Ford Dagenham has been engineering and manufacturing engines since 1931 according to the company release but now specializes in Ford’s hyper efficient turbo diesel engines for its European and world car lineup building 1 of every 2 Ford turbo diesel engines globally. This includes the very desirable (by us anyway

) Econetic series, Ford’s most fuel-efficient 1.6L TDCi turbo diesel.
The mighty 1.6L TDCi in a Fiesta Econetic
Ford 1.6-litre TDCi turbo diesel propels the latest Ford Fiesta ECOnetic with a combined fuel economy rating of 68.5 mpgUS on the NEDC or as high as 55 mpgUS on our own EPA if it were allowed here.

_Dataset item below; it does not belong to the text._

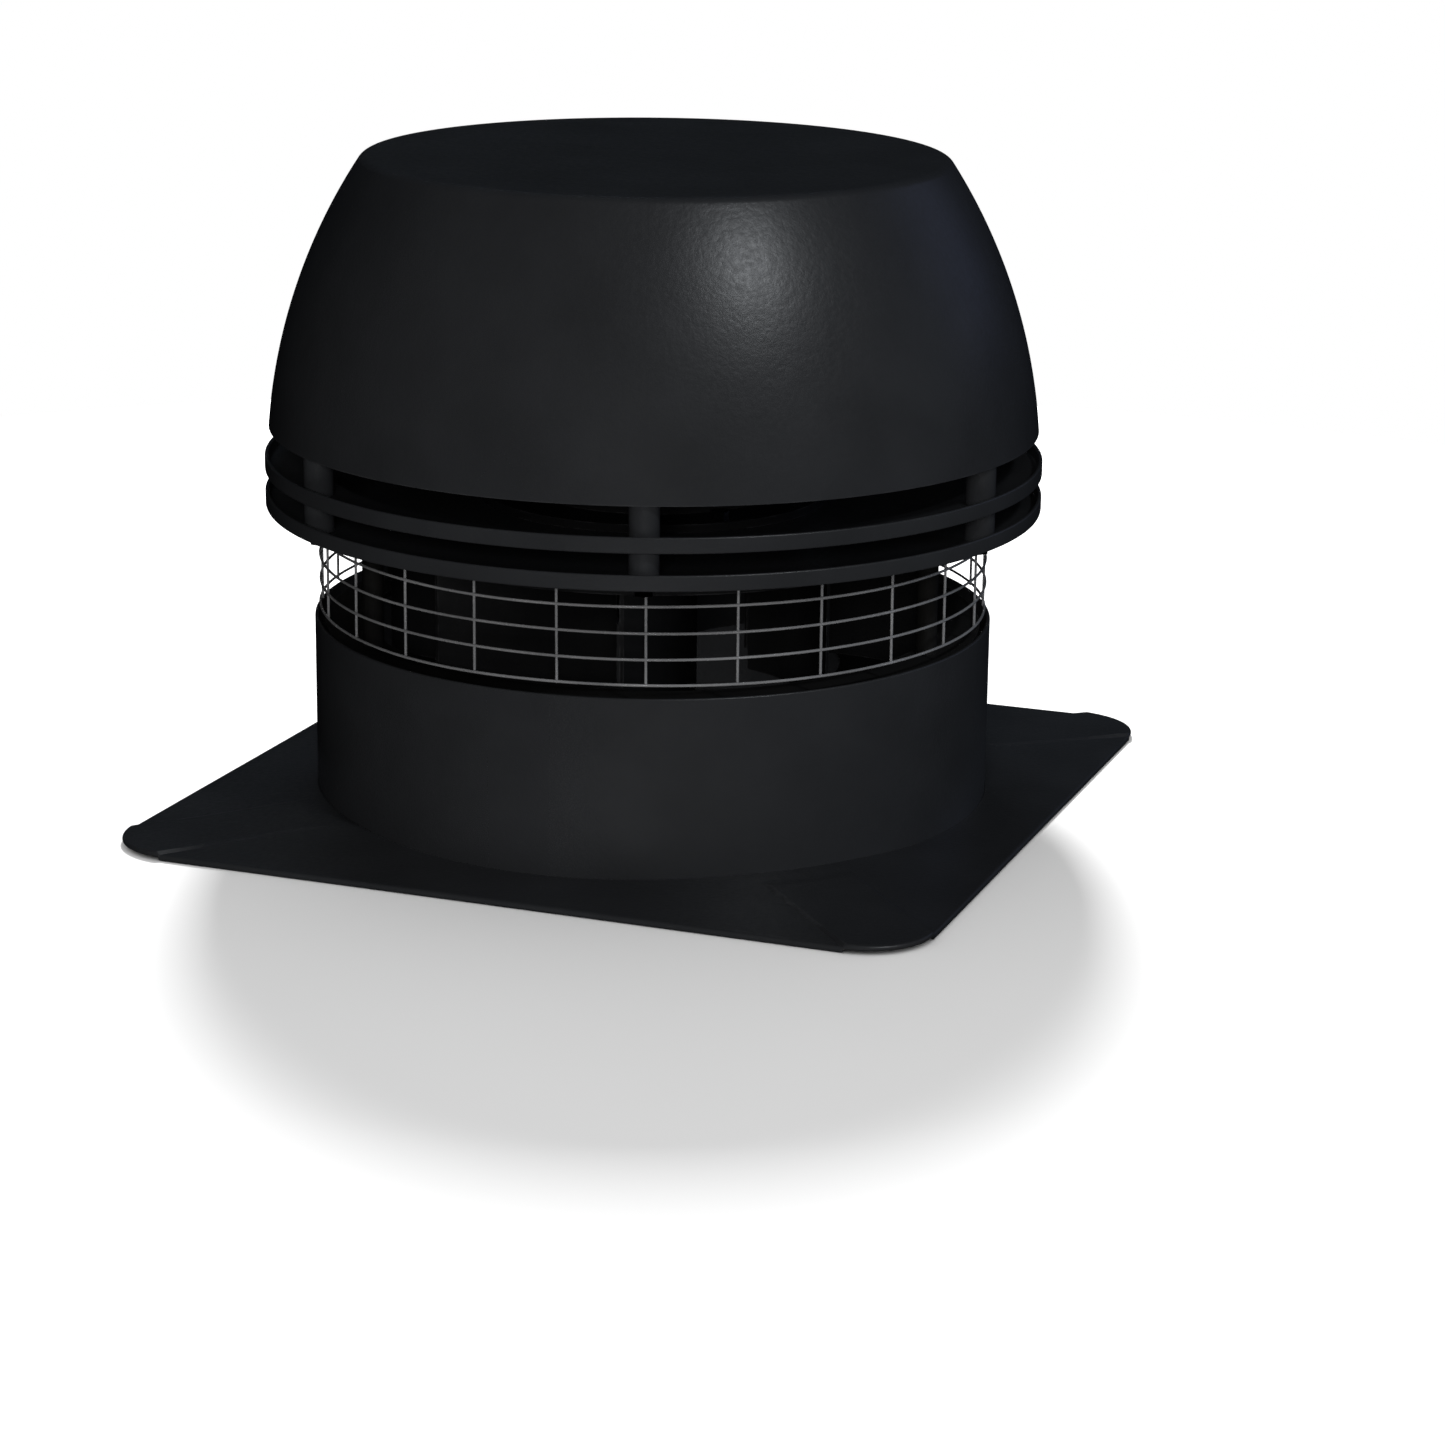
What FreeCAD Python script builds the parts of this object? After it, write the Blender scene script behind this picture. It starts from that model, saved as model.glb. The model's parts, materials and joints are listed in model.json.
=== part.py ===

That’s right, 55 mpg!
Production for complete vehicles accounts for approximately 70 percent of Dagenham’s total output, with over 270,000 engines being built for Jaguar Land Rover, Mazda, PSA Peugeot Citroën and Volvo.
Export numbers
Total production of gasoline fueled engines from Ford Bridgend in Wales and turbo diesel engines from Ford Dagenham is sufficient to power one-in-three of Ford vehicles produced across the globe. These two plants have a total combined UK production capacity of two million engines, of which over 85 percent are exported. And not a single one of those 2-million hyper efficient engines are sent here
In 2003 an additional plant was opened at Ford Dagenham – the wind-powered Dagenham Diesel Centre – following an investment of $500 Million USD. The plant employs over 300 highly skilled design and engineering workers in addition to hundreds of specialized manufacturing positions.
What can 40 million engines can do? How about power all of the 35 million vehicles driven on British roads last year with planet of engines to spare!
A manufacturing facility with much of its electrical production being produced by wind while making one of if not the most fuel efficient mainstream engine in the world today. The question has to be asked. Why can’t Ford do that here?
Other Ford UK Dagenham manufacturing facility stories we have covered in the recent past...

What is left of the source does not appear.